===== GIVEN ENTRIES =====

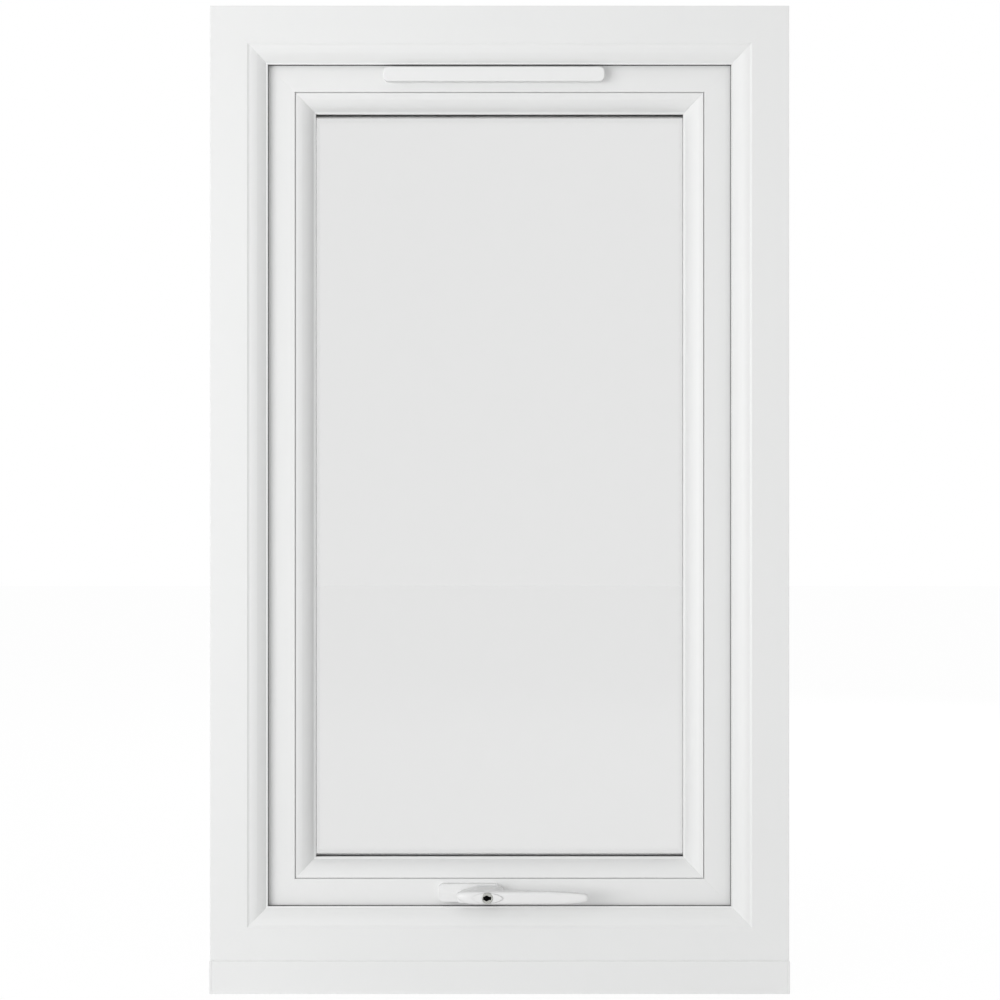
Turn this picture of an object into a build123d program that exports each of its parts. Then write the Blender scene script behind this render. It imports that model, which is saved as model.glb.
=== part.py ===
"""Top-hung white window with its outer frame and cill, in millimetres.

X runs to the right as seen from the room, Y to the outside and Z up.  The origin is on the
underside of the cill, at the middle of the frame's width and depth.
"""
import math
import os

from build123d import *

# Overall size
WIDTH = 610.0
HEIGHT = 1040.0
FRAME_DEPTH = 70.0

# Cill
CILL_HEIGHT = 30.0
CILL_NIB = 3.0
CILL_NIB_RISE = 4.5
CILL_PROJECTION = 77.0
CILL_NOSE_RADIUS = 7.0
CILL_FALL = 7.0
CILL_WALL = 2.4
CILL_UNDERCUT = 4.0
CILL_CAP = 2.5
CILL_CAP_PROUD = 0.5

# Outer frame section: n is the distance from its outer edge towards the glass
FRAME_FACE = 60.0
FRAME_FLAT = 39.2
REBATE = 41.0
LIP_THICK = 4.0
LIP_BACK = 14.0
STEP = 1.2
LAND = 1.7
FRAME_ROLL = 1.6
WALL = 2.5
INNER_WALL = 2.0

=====
===== GIVEN ENTRIES =====

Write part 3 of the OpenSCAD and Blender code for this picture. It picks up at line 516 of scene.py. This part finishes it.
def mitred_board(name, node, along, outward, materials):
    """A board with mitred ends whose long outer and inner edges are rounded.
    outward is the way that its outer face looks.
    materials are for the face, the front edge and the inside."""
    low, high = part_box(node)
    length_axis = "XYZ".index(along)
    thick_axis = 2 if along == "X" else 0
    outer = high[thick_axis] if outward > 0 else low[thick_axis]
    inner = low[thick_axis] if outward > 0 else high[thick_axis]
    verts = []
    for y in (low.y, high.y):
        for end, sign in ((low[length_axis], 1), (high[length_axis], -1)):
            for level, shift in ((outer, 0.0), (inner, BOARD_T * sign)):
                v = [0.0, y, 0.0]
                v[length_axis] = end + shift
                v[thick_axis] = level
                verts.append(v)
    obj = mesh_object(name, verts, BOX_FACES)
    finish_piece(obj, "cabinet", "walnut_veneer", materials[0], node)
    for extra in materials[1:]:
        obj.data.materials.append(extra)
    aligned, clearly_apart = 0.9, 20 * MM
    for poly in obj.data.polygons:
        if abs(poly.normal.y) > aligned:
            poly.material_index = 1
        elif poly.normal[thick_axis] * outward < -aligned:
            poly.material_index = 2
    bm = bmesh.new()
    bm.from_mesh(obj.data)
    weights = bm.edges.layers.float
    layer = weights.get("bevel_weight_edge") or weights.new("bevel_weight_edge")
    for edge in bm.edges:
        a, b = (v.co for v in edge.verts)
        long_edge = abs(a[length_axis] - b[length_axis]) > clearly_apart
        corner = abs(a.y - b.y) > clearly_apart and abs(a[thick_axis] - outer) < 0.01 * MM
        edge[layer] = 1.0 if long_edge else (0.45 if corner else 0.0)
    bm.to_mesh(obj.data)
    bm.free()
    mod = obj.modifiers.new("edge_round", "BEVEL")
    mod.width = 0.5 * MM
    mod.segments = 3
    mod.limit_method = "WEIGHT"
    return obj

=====

> **GIVEN EXERCISE**: Retype the portion of the data above that starts on the line with "Turn this picture" and finishes on the line with "INNER_WALL = 2.0", including both of those lines.

> **SOLVED PROBLEM**:
Turn this picture of an object into a build123d program that exports each of its parts. Then write the Blender scene script behind this render. It imports that model, which is saved as model.glb.
=== part.py ===
"""Top-hung white window with its outer frame and cill, in millimetres.

X runs to the right as seen from the room, Y to the outside and Z up.  The origin is on the
underside of the cill, at the middle of the frame's width and depth.
"""
import math
import os

from build123d import *

# Overall size
WIDTH = 610.0
HEIGHT = 1040.0
FRAME_DEPTH = 70.0

# Cill
CILL_HEIGHT = 30.0
CILL_NIB = 3.0
CILL_NIB_RISE = 4.5
CILL_PROJECTION = 77.0
CILL_NOSE_RADIUS = 7.0
CILL_FALL = 7.0
CILL_WALL = 2.4
CILL_UNDERCUT = 4.0
CILL_CAP = 2.5
CILL_CAP_PROUD = 0.5

# Outer frame section: n is the distance from its outer edge towards the glass
FRAME_FACE = 60.0
FRAME_FLAT = 39.2
REBATE = 41.0
LIP_THICK = 4.0
LIP_BACK = 14.0
STEP = 1.2
LAND = 1.7
FRAME_ROLL = 1.6
WALL = 2.5
INNER_WALL = 2.0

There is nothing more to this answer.